In fact, he will be hard to replace. No respected lawyer wants the job; former Solicitor General Ted Olson turned it down a few days ago. Dowd’s likely replacement is Marc Kasowitz whose experience runs to representing Trump in his bankruptcies, Trump University, divorces, and sexual misconduct cases. He flamed out in an earlier stint in the White House after he threatened a woman who urged him to resign after reports of alcohol abuse came out, telling her “Watch your back, bitch,” and “I know where you live.” He’s no John Dowd.
But there may be no bracket buster in Washington—neither the special counsel nor so many women with complaints about Trump they could file a class action suit—as long as Republicans do little more than clear their throats when Trump’s conduct comes up.

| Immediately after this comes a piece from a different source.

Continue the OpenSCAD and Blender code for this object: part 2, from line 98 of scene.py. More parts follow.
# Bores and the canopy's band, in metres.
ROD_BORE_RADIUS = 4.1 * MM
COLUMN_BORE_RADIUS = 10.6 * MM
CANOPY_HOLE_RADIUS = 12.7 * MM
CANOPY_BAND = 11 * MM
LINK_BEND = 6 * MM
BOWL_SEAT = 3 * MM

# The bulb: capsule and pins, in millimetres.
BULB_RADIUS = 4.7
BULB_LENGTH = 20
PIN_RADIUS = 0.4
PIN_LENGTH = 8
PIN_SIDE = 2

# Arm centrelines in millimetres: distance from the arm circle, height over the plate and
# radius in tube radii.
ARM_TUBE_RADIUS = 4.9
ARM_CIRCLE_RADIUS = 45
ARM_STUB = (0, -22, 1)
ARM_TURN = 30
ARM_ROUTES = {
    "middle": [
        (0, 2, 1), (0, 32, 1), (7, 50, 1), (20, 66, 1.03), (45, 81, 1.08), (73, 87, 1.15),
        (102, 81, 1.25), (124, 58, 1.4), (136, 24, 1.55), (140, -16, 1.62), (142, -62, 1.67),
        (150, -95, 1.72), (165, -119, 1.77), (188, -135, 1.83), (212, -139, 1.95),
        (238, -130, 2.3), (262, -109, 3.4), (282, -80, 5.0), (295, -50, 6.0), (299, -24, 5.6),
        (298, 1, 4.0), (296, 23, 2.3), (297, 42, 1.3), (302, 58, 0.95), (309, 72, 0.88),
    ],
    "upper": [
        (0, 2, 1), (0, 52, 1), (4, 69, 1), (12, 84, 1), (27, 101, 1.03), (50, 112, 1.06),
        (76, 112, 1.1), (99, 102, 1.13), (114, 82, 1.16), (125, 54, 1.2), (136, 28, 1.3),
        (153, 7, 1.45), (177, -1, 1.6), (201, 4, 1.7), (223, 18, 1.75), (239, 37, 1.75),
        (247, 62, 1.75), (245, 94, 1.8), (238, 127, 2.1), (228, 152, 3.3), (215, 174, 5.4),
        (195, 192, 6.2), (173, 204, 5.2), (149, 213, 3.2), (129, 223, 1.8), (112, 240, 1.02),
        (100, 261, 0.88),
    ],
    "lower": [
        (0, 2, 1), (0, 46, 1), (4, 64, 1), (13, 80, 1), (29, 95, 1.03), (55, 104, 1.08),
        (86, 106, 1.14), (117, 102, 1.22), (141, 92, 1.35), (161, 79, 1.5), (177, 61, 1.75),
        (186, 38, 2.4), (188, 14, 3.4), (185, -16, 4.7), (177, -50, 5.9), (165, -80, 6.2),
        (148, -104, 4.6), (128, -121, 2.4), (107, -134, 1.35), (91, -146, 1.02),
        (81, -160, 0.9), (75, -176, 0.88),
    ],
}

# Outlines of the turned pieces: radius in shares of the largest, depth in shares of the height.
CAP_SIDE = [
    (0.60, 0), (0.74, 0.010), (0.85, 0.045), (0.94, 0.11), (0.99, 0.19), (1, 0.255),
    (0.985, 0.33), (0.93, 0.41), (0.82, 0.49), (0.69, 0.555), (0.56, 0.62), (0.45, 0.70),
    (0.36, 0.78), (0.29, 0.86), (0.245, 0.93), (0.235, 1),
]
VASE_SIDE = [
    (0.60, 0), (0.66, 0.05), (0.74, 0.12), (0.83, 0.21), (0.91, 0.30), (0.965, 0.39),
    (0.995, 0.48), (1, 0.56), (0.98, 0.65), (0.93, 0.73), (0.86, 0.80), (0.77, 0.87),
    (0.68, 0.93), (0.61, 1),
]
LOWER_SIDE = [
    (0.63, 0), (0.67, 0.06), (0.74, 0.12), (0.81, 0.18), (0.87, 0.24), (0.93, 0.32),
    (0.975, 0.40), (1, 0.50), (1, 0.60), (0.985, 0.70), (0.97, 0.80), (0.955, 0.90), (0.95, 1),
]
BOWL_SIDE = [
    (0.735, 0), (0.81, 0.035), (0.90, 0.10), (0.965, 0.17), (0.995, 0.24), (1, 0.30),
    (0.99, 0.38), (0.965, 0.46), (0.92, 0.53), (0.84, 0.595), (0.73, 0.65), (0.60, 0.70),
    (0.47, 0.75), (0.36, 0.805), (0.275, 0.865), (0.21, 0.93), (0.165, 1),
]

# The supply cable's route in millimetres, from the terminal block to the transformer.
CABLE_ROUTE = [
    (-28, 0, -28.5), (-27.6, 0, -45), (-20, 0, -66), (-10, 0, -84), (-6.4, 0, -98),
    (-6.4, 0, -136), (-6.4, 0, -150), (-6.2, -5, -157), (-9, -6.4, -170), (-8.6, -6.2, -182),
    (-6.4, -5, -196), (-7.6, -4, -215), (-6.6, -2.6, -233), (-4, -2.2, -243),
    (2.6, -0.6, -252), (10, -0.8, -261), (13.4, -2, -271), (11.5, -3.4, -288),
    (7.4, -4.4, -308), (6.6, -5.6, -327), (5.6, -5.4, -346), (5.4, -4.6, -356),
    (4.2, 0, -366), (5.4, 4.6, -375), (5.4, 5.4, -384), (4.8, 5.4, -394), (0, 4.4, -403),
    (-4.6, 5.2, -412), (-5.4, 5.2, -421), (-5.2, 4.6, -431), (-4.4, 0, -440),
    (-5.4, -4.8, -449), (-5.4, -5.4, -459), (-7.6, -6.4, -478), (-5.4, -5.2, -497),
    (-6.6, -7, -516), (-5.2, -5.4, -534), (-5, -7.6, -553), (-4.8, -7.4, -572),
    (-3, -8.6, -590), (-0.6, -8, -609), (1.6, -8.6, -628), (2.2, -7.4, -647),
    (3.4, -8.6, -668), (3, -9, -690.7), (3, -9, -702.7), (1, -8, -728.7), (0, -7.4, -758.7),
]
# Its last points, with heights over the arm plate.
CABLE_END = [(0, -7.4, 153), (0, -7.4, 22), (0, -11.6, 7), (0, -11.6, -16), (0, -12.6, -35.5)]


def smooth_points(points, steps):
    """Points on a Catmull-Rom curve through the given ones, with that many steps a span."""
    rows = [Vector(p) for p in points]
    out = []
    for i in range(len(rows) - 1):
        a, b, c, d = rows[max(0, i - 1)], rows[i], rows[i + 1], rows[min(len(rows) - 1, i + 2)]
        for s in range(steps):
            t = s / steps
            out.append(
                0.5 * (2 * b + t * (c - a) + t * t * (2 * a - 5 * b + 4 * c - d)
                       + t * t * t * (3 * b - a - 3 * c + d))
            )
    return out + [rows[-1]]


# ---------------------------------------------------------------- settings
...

Sex scandals that would make Hugh Hefner blush are baked in to Trump’s cake, excused by his base, and party “leaders” who follow their lead. Even sex-averse Mike Pence gave Trump a pass over boasting about grabbing lady parts the Sooner barely knew existed before the Access Hollywood tape. More recently, the vice president has given no signal that he’s troubled by the president allegedly cheating on his wife with a porn star at the same time he was cheating on the porn star with a playboy bunny who is, herself, appearing on CNN Thursday night.

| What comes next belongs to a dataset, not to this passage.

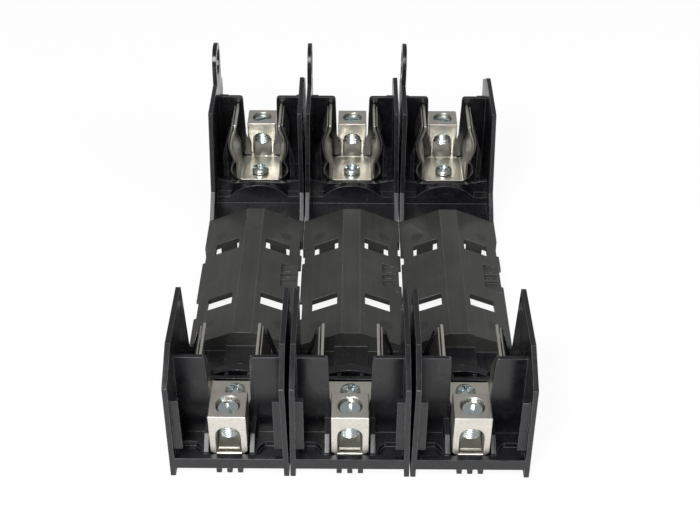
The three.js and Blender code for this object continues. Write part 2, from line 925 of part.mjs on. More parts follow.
// The metal pieces of one end, in the line end's place; the load end's group is turned round.
const endPieces = [
  ["lug", boxLug(), aluminium],
  ["lug_screw", lugScrew(), zincPlate],
  ["clip", fuseClip(), tinPlate],
  ["clip_spring", clipSpring(), springSteel],
  ["clip_screw", clipScrew(), zincPlate],
  ["clip_nut", clipNut(), zincPlate],
];

const polePieces = [
  ["base", poleBase(), blackPlastic],
  ["rail_latch", railLatch(), blackPlastic],
  ["latch_spring", latchSpring(), springSteel],
];

const block = new THREE.Group();
poleNames.forEach((pole, index) => {
  const poleGroup = new THREE.Group();
  poleGroup.position.x = (index - (poleNames.length - 1) / 2) * polePitch;
  polePieces.forEach(([name, solid, material]) =>
    poleGroup.add(piece(`${pole}_${name}`, solid, material)),
  );
  ["line", "load"].forEach((end) => {
    const endGroup = new THREE.Group();
    endGroup.rotation.z = end === "load" ? Math.PI : 0;
    endPieces.forEach(([name, solid, material]) =>
      endGroup.add(piece(`${pole}_${end}_${name}`, solid, material)),
    );
    poleGroup.add(endGroup);
  });
  block.add(poleGroup);
});

export default block;
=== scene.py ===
"""Looks of a three-pole modular fuse block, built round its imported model.

Lengths are in metres. X runs across the poles, Y along the fuses with the line end at -Y, and Z up.
"""

import logging
import math
from dataclasses import dataclass
from enum import Enum
from typing import Sequence, Union

import bmesh
import bpy
import numpy as np
from mathutils import Matrix, Vector


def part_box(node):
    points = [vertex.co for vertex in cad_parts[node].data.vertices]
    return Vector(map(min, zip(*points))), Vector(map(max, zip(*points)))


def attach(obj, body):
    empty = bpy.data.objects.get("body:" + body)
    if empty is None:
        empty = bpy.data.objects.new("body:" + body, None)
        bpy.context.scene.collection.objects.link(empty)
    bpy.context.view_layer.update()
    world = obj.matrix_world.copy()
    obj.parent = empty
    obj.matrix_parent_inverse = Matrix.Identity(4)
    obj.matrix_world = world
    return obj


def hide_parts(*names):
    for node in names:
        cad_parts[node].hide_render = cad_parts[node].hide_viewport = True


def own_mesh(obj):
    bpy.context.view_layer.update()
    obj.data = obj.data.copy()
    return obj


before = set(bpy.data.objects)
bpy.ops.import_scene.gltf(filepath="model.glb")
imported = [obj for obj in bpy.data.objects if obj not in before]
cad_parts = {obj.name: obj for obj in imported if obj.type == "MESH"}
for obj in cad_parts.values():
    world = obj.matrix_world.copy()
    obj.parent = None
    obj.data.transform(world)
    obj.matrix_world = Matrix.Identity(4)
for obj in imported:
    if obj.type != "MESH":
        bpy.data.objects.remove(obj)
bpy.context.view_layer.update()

MM = 0.001
EDGE = "edge"  # face attribute that is 1 on rounded edges
SMOOTH = 35.0  # degrees, above which an edge stays sharp
COIL_SMOOTH = 60.0
SCREW_SMOOTH = 28.0
MERGE = 2e-6  # distance under which a CAD node's doubled vertices are joined
FLAT = 0.3  # degrees, under which neighbouring faces are one
LOG = logging.getLogger("fuse_block")

Socket = bpy.types.NodeSocket
Value = Union[float, Sequence[float], Socket]
Colour = tuple[float, float, float]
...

No one in the GOP is much upset over lawyer Michael Cohen’s wet work for the boss, complete with forged documents, aliases, and the first known instance of using a home equity loan for hush money. That elaborate scheme fell apart when the genius Trump blew it up by personally filing a suit this week to gag Daniels, officially outing himself as the David Dennison of the secret nondisclosure agreement. All this to keep Daniels’ 60 Minutes interview from airing this Sunday and revealing, perhaps, that his hands are small, after all.
Just this week Trump lost his bid to stop the defamation case brought by Apprentice contestant Summer Zervos—a suit he could have easily avoided if he’d had an ounce of self-control. The statute of limitations had run on the 2007 encounters, it was long before #MeToo, and his usual denials had deep-sixed her story. But he got mad, tweeted out a picture of her (one of his defenses in the court of public opinion has been that many of his accusers are not attractive enough to merit his gropes), and called her a liar. A New York state judge, citing Clinton v. Jones, ruled that her suit can proceed and rejected the president’s contention that he’s simply too important to be sued.

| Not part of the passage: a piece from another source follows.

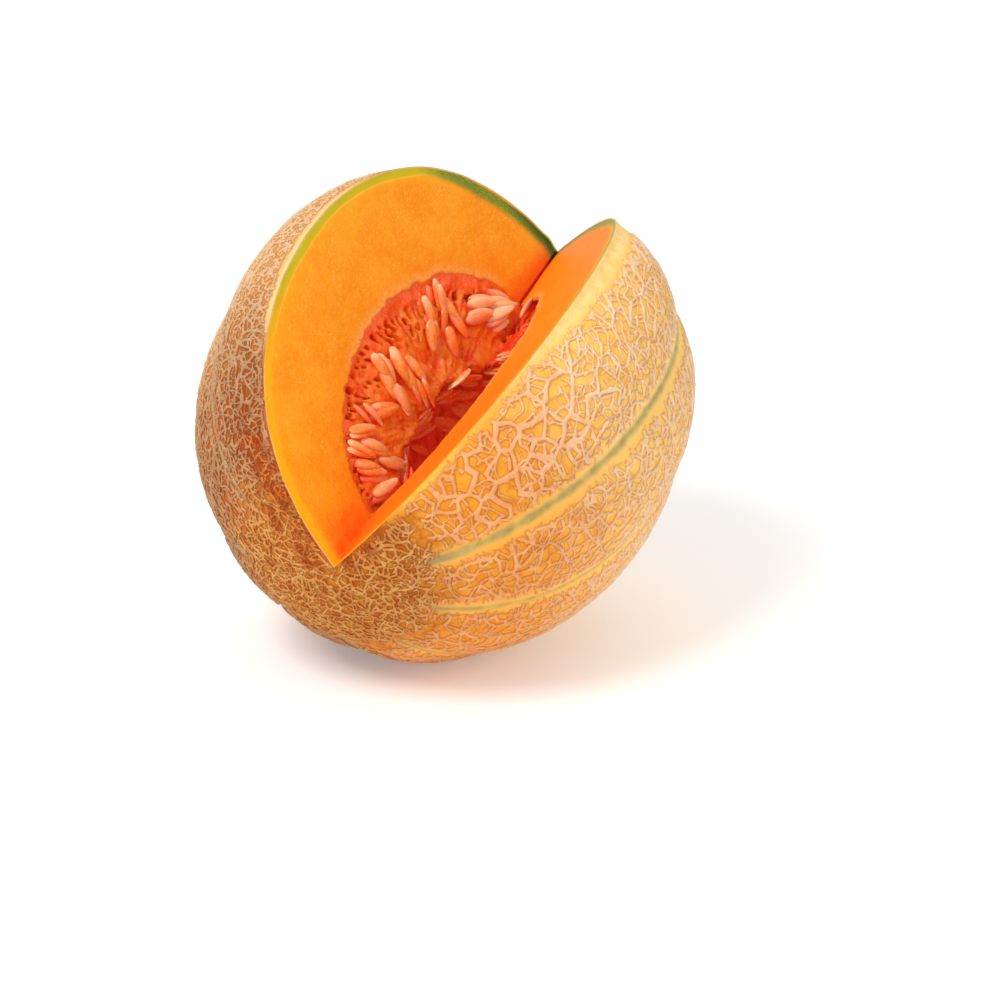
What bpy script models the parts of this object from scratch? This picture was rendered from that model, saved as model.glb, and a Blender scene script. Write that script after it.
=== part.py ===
"""A netted muskmelon at rest with one wedge cut out of it, down to the seeds.

Two solids: the fruit (rind and flesh, which grew as one) and the seed pulp in its cavity.
Metres, +Z up. The origin is under the middle of the fruit, on the surface that it rests on.

The fruit has a frame of its own: its local Z runs along the core from the stem end to the
blossom end, and an azimuth of 0 is the side of the core that faces up.
"""

import math
import random

import bmesh
import bpy
from mathutils import Matrix, Vector

# The fruit's outline, as the solid of a profile turned about the core
EQUATOR_RADIUS = 0.078
HALF_LENGTH = 0.085
STEM_END_LEAN = -0.037
END_FULLNESS = 0.083

# The fruit's pose: how far the blossom end dips, and where it points in plan
DIP = math.radians(19.65)
HEADING = math.radians(-117.34)
CENTRE = Vector((-0.00096, -0.00075, 0.0751))
GROUND_SIZE = 0.12
GROUND_DEPTH = 0.02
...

Maybe Trump was right about shooting someone on Fifth Avenue with impunity. These days, to paraphrase a former Louisiana governor, it would take a dead girl or a live boy, and in the Lincoln Bedroom, for Trump’s remaining base to abandon him. Republican officials are too afraid of becoming Sen. Jeff Flake, whose numbers dropped so sharply after his book criticizing Trump that he decided to retire. Or Sen. Bob Corker. He described the West Wing as an adult day care center and World War III as a possibility, but only after deciding that he wouldn’t be running for re-election, hiniring his 2006 pledge to Tennesseans to serve only two terms.
The women aside, firing Mueller used to look like the one line Trump couldn’t cross but that’s blurring now, with Dowd’s departure. Republicans say it would be a constitutional crisis should Trump do it, but he probably won’t, so there’s no rush to do anything to deter him. This even as Trump ratchets up his public statements ripping the pesky prosecutor he hopes to be rid of, and doing so by name now. He’s said to be newly emboldened, on top of his job, shorn of advisers he tired of, uninterested in those who remain, and convinced of his own rightness about everything. Why not float firing Mueller again?
Trump’s latest agitation over Mueller comes as the counsel gets hold of his financial files, portending scrutiny of his board-less, unaccountable, seat-of-the-pants business operation. Trump had assiduously avoided such scrutiny until now, not least by breaking post-Watergate precedent and refusing to release his taxes. The Trump family’s extensive dealings with dubious Russian figures may partly explain Trump’s preference for Putin above all others. Eric Trump told a reporter in 2014 that Russians were the primary investors in their golf courses and Donald Jr. said the same was so for all their investments. Trump took his Miss Universe pageant to Moscow to attract more money from oligarchs and to meet Putin. Trump’s buildings are chock full of Russians who may use the properties to launder money. Trump sold a Palm Beach property he paid $41 million for to a Russian tycoon for $95 million.
But despite a week of the president’s misspelled, all-cap rage-tweeting against Mueller, no one is slipping language into the omnibus spending bill to keep Trump from orchestrating the special counsel’s demise. Even Sen. Lindsey Graham, a vocal Trump critic, lent Trump an escape clause, warning the president not to stop the investigation “without cause.” Does that sound like someone who’s going to lead a move to impeach Trump?
“Cause” is something Trump’s spent months fabricating, delegitimizing our democratic institutions in the process as a chorus of lawmakers echo his attacks. The president has relentlessly attacked the F.B.I., which framed him with fabricated evidence according to Trump’s newly hired attorney Joseph DiGenova. It’s so corrupt that former director James Comey and onetime acting director Andrew McCabe had to go. The judiciary is biased. There’s no civil service, just a deep state. The media spews fake news.
And now Trump is, more or less, surrounded by lawyers who will let him provide his own counsel which is to end Mueller’s investigation, despite what he says about welcoming the opportunity to testify. A few days ago, he said how happy he was with Dowd. Look where he is now. There’s still time for Graham to stiffen his spine and bring others with him. There is no known cause that justifies firing Mueller. To be on the wrong side of Trump will put you on the right side of history.